Not every sweet tooth is a chocoholic — or at least that’s the way it appears from The Chronicle’s Passover recipe contest. Janna Rosenthal’s raspberry squares were the top vote-getter across four main categories: appetizers and soups, main course, desserts, and unique creations.

Chocolate was a dominant theme among the desserts submitted, and Steve Ellenberg’s Passover chocolate cream rolls came out on top in a fifth category: the reader’s choice award that voters could select from all submissions across all categories.

We received 17 recipes, with nearly 300 votes cast. The creations by Rosenthal and Ellenberg are featured below, but before that, we applaud the winners in other categories:

Appetizers and soups: mock chopped liver (Laurie Horn)

Main course: Pesach salmon filets (Joyce Zeldin)

Unique creations: matzoh popzoh (Wendy Sitzmann)

Raspberry Squares

Rosenthal said her dessert is not an “old” family recipe, but she has been making it for 18 years. When her husband worked for the Jewish Federation of Greater Washington, someone sent him home with the recipe. The Rosenthals decided to try it, and it has become a family favorite.

“It’s actually my step dad’s favorite recipe that we make. The first couple of years after we moved here 14 years ago, we made it and we didn’t have enough,” she said. “So we don’t just make one batch of it anymore; it’s now two or three, depending on how many people are coming.”

Pesach for Rosenthal is with her mom and step dad and siblings of their families. Every year she’s asked if she’s going to make the raspberry squares.

“It’s a definite split between our chocolate lovers and our non-chocolate lovers, but even our chocolate lovers still love this,” she said.

Rosenthal loves to bake, but not cook so much. And the raspberry squares are very easy to make. “The other great thing about them, especially in this day and age, is you can make them regular, you can make them gluten free, they’re pareve — they’re not vegan, but they’re just easy to put with everything.”

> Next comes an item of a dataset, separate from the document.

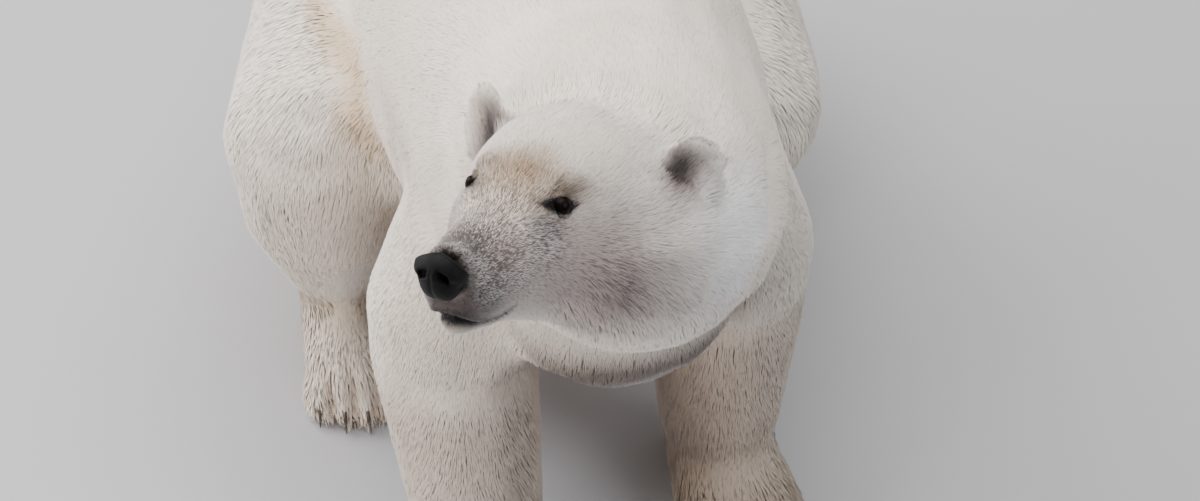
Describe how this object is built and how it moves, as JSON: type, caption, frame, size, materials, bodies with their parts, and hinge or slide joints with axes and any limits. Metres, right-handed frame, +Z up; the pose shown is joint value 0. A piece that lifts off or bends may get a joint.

Plus even with the cake meal ingredient, they don’t taste “Pesadich.” You can make them year-round, although Rosenthal doesn’t. “It’s one of those things I save for Passover,” she said.

Steve Ellenberg with the reader’s choice winner, his Passover chocolate cream roll.

 

Passover Chocolate Cream Roll

Ellenberg is well-known for his catering business. He created his recipe while working at the Plaza III restaurant many years ago and it was added to their menu.

“I designed the recipe because it was flourless and only used about three or four ingredients and was so easy to make,” he said. “It’s really a no-brainer and tastes so good and it’s something you can eat year-round, not just for Passover. I wanted something to be for Passover, but not taste like Passover.”

He said if the dessert made the restaurant’s menu, it must have been pretty good. “We were an award-winning restaurant.”

Ellenberg attended the Culinary Institute of America in New York City, graduating in 1980. After leaving the Plaza III around 1985, he began his catering venture.

While he enjoys cooking and baking, and cooks for a living, his wife does the cooking at home. “I’m hardly home because I always have something going on,” he said.

Ellenberg speculated that his catering reputation helped him win the reader’s choice award.

“I’ve been around for a while and a lot of my stuff is well respected so they know if it’s coming from me, one, it’s freshly made, I don’t work out of freezers or anything like that; and two, they know it’s on a professional level,” he said.